A pesar del atasco y la ausencia
de navegador (nos arriesgamos a ir por otra ruta diferente a la de llegada) alcanzamos
el centro en poco tiempo. Aquella ciudad triste que cuatro días antes no nos
había dicho nada lucía bien con la luz del atardecer. Había poca gente caminando,
algunos coches más y un ambiente más acogedor, más incitante a entrar en la
cuadrícula de avenidas y calles.
El aparcamiento era escaso.
Desde las 6 era gratuito en la calle. Lo malo es que no había huecos. Después
de dar un par de vueltas decidimos dejarlo en un parking público abierto por
12,25 dólares. Una hora eran 8,45 dólares canadienses.
La Torre de Calgary, una aguja
que funcionaba como torre de comunicación, era una clara referencia. Estaba en
el centro y marcaba la zona de rascacielos. Caminamos hasta Stephen Avenue y
nos sorprendió la animación. La gente había tomado las terrazas y disfrutaba
charlando y bebiendo. Todo un lujo para una ciudad donde el verano no es muy
largo y donde las lluvias son el pan nuestro de cada día.
La calle peatonalizada agrupaba
tiendas, bares y restaurantes. Era la parte antigua de la ciudad que se edificó
tras el incendio de finales del siglo XIX, algo habitual en las ciudades de
Norteamérica que se habían desarrollado en un primer momento en madera. Lo más
llamativo era que muchos de esos edificios fueron originariamente sedes de
bancos. Habían mantenido la fachada y parte del interior, por lo que era
peculiar encontrar un gimnasio abierto 24 horas en una antigua sucursal con su
techo de cuarterones clásicos, o librerías, restaurantes o comercios con
elementos de los patios donde se realizaban las transacciones bancarias.
Recorrimos la calle peatonal con
parsimonia, deleitándonos con el pasado, asomándonos a los bares para elegir dónde
tomar una cerveza o cenar. Después de los altos precios de las Rocosas todo nos
pareció barato. Elegimos Social Beer Haus. Una pinta de cerveza costaba
9,50 dólares canadienses. La camarera que nos atendió era mayorcita y vivaracha.
La hamburguesa de la casa era una buena elección, a la que se sumó Javier después
de que le trajeran una especie de torreznos a lo bestia porque no tenían lo que
había pedido.
Al terminar de cenar los
edificios estaban iluminados, más atractivos todavía.

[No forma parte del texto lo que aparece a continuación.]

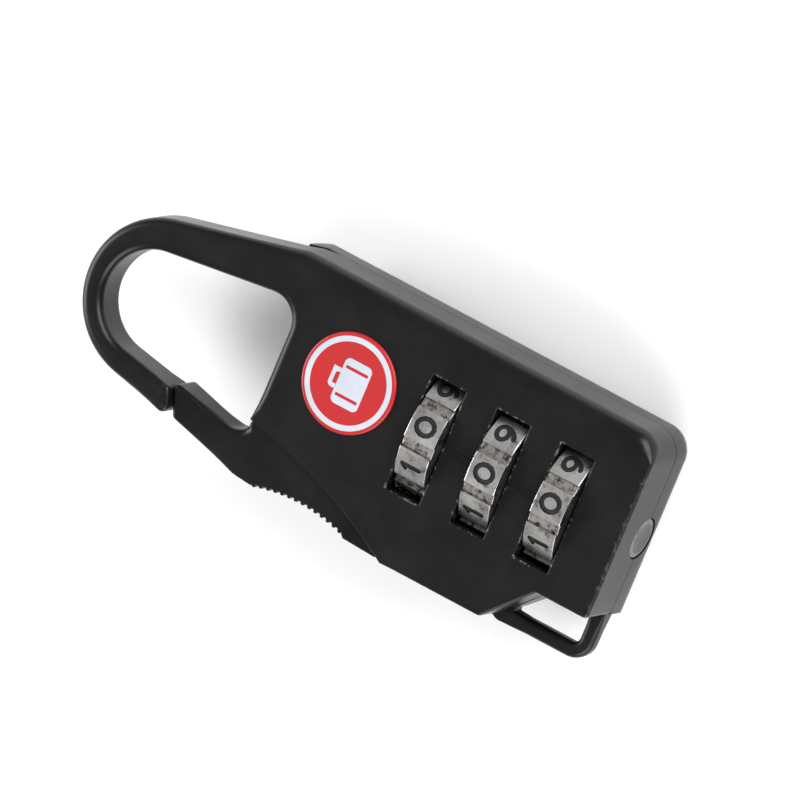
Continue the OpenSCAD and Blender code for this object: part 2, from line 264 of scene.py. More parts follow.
def offset_directions(points):
    """For each point of a closed outline, the way into the material, longer at sharp corners."""
    p = np.array(points)
    sides = np.roll(p, -1, axis=0) - p
    sides /= np.linalg.norm(sides, axis=1)[:, None]
    normals = np.stack([-sides[:, 1], sides[:, 0]], axis=1)
    mean = normals + np.roll(normals, 1, axis=0)
    mean /= np.maximum(np.linalg.norm(mean, axis=1), 1e-9)[:, None]
    cosine = np.maximum((mean * normals).sum(axis=1), 0.6)
    return mean / cosine[:, None]


def levels(base, edge, sign, rim, steps):
    """Offsets and heights of the rounded edge at one end of a block, from the wall to the cap."""
    if np.all(edge == 0):
        return [(edge, base)]
    rows = [(edge * 0, base - sign * (edge + rim))]
    for k in range(steps + 1):
        angle = math.pi / 2 * k / steps
        rows.append((edge * (1 - math.cos(angle)), base - sign * edge * (1 - math.sin(angle))))
    rows.append((edge + rim, base))
    return rows


def inside_loops(point, loops):
    """Whether a point lies in the material that the outlines bound."""
    crossings = 0
    for loop in loops:
        for a, b in zip(loop, loop[1:] + loop[:1]):
            if (a.y > point.y) != (b.y > point.y):
                crossings += point.x < a.x + (point.y - a.y) * (b.x - a.x) / (b.y - a.y)
    return crossings % 2 == 1


def triangles(loops):
    """Counter-clockwise triangles that fill the outlines, as numbers of their points."""
    points = [point for loop in loops for point in loop]
    edges, first = [], 0
    for loop in loops:
        edges += [(first + i, first + (i + 1) % len(loop)) for i in range(len(loop))]
        first += len(loop)
    verts, _, faces, sources, _, _ = delaunay_2d_cdt(points, edges, [], 1, 1e-6)
    result = []
    if any(len(source) != 1 for source in sources):
        raise RuntimeError("an outline crosses or doubles itself")
    for face in faces:
        middle = sum((verts[i] for i in face), Vector((0, 0))) / len(face)
        if inside_loops(middle, loops):
            a, b, c = (verts[i] for i in face)
            numbers = [sources[i][0] for i in face]
            result.append(numbers if (b - a).cross(c - a) > 0 else numbers[::-1])
    return result


def block(loops, bottom, top, bottom_edge=0.0, top_edge=0.0, rim=0.12, steps=5, axis="Z"):
    """Closed block between two heights with rounded edges, as a bmesh in millimetres.

    The first outline runs counter-clockwise and holes run clockwise. Heights and roundings are
    numbers or functions of a point. The outlines lie across the axis."""
    place = {"Z": lambda u, v, w: (u, v, w),
             "X": lambda u, v, w: (w, u, v),
             "Y": lambda u, v, w: (v, w, u)}[axis]
    bm = bmesh.new()
    caps = {-1: [], 1: []}
    for points in loops:
        ways = offset_directions(points)
        lower = levels(at(bottom, points), at(bottom_edge, points), -1, rim, steps)
        upper = levels(at(top, points), at(top_edge, points), 1, rim, steps)
        rings = []
        for offsets, heights in list(reversed(lower)) + upper:
            flat = np.array(points) + ways * offsets[:, None]
            rings.append([bm.verts.new(place(u, v, w)) for (u, v), w in zip(flat, heights)])
            last = [Vector(uv) for uv in flat]
            if len(rings) == 1:
                caps[-1].append((rings[0], last))
        caps[1].append((rings[-1], last))
        count = len(points)
        for low, high in zip(rings, rings[1:]):
            for i in range(count):
                j = (i + 1) % count
                bm.faces.new((low[i], low[j], high[j], high[i]))
    for sign, parts in caps.items():
        verts = [v for ring, _ in parts for v in ring]
        for face in triangles([loop for _, loop in parts]):
            bm.faces.new([verts[i] for i in (face if sign > 0 else reversed(face))])
    bmesh.ops.remove_doubles(bm, verts=bm.verts, dist=2e-3)
    return bm


def turned(profile):
    """Solid of revolution about the dial axis, from (along, radius) pairs, as a bmesh."""
    bm = bmesh.new()
    sides = 96
    rings = []
    for x, radius in profile:
        if radius < 1e-6:
            rings.append([bm.verts.new((x, 0, AXIS_Z))])
            continue
        rings.append([bm.verts.new((x, -radius * math.sin(2 * math.pi * k / sides),
                                    AXIS_Z + radius * math.cos(2 * math.pi * k / sides)))
                      for k in range(sides)])
    for a, b in zip(rings, rings[1:]):
        for k in range(sides):
            j = (k + 1) % sides
            corners = [a[k % len(a)], a[j % len(a)], b[j % len(b)], b[k % len(b)]]
            bm.faces.new(list(dict.fromkeys(corners)))
    bmesh.ops.recalc_face_normals(bm, faces=bm.faces)
    return bm


def piece_from(bm, name, *materials):
    """New object in the frame's place from a bmesh in working millimetres."""
    bmesh.ops.translate(bm, vec=Vector(ORIGIN), verts=bm.verts)
    bmesh.ops.scale(bm, vec=(MM, MM, MM), verts=bm.verts)
    mesh = bpy.data.meshes.new(name)
    bm.to_mesh(mesh)
    bm.free()
    for material in materials:
        mesh.materials.append(material)
    piece = bpy.data.objects.new(name, mesh)
    bpy.context.scene.collection.objects.link(piece)
    return piece


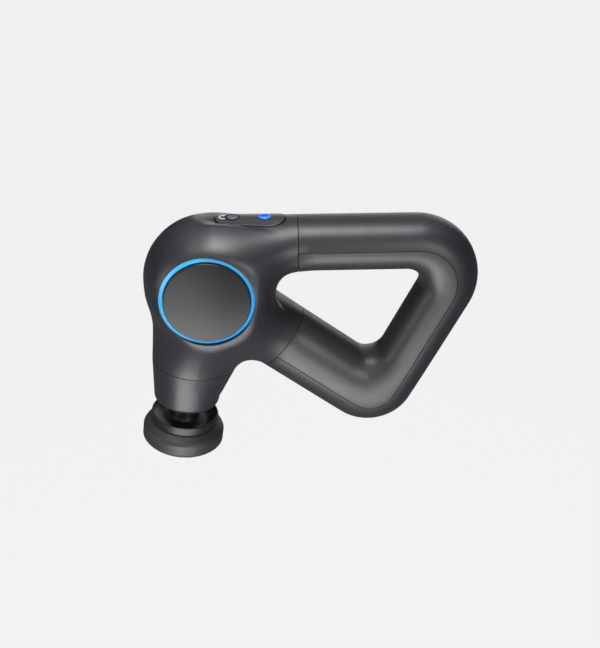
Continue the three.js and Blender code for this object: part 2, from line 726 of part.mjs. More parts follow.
piece("massage_head_base", onStroke(headBase()), softBlack);
piece("massage_head_pad", onStroke(headPad()), foam);

piece("controller_board", controllerBoard(), circuit);
piece("battery_lead", batteryLead(), rubber);
const place = (body, matrix) => body.transform(matrix.elements);
[-1, 1].forEach((side, i) => {
  piece(`battery_cell_${i + 1}`, place(cell().translate([0, 0, side * CELL_SPACE]), lowRow), cellWrap);
  piece(`battery_cell_${i + 3}`, place(cell().translate([0, side * CELL_SPACE, 0]), backRow), cellWrap);
});
piece("cell_holder_low", place(cellHolder(false), lowRow), whitePlastic);
piece("cell_holder_back", place(cellHolder(true), backRow), whitePlastic);
piece("battery_board", place(batteryBoard(), lowRow), circuit);
piece("charge_port", chargePort(), steel);
piece("port_board", portBoard(), circuit);

// The origin goes to the centre of the massage head's face.
assembly.position.copy(strokePoint(HEAD_FACE)).negate();
const massageGun = new THREE.Group();
massageGun.add(assembly);

export default massageGun;
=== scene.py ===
import json
import math

import bmesh
import bpy
import numpy as np
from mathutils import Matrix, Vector


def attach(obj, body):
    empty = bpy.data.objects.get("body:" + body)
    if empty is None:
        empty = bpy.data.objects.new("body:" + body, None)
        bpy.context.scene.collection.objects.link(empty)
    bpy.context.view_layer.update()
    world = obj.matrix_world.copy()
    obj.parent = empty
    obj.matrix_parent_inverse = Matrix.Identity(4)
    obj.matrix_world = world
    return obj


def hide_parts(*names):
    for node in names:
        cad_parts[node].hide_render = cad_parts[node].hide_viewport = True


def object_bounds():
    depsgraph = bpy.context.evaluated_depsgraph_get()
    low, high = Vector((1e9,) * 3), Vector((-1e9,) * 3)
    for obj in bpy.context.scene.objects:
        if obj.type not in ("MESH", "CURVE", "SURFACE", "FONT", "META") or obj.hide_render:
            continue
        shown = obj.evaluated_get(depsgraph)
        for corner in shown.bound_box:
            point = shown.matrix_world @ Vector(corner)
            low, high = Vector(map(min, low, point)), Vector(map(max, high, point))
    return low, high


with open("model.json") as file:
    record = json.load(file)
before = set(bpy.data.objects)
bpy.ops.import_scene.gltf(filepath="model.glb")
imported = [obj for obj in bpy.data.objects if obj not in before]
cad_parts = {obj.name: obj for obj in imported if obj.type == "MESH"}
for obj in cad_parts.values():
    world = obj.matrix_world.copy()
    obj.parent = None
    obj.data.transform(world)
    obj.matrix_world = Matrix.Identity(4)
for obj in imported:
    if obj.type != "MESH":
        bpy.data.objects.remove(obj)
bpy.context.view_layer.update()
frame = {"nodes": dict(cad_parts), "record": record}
nodes = frame["nodes"]
mounts = {m["name"]: m for m in frame["record"]["mounts"]}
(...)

El barrio crecía en
sensualidad. Unas estructuras futuristas concitaban a todos los fotógrafos que
visitaban la ciudad.
No prolongamos demasiado el
paseo más allá de Stephen Avenue. Las paralelas también estaban iluminadas y
quizá hubiéramos visto algo más, pero estábamos muy cansados y, aunque al día
siguiente no había que madrugar, el cuerpo reclamaba descanso.
A las 10 estábamos en el hotel. Jesús
se fue al gimnasio mientras yo me quedaba escribiendo un rato.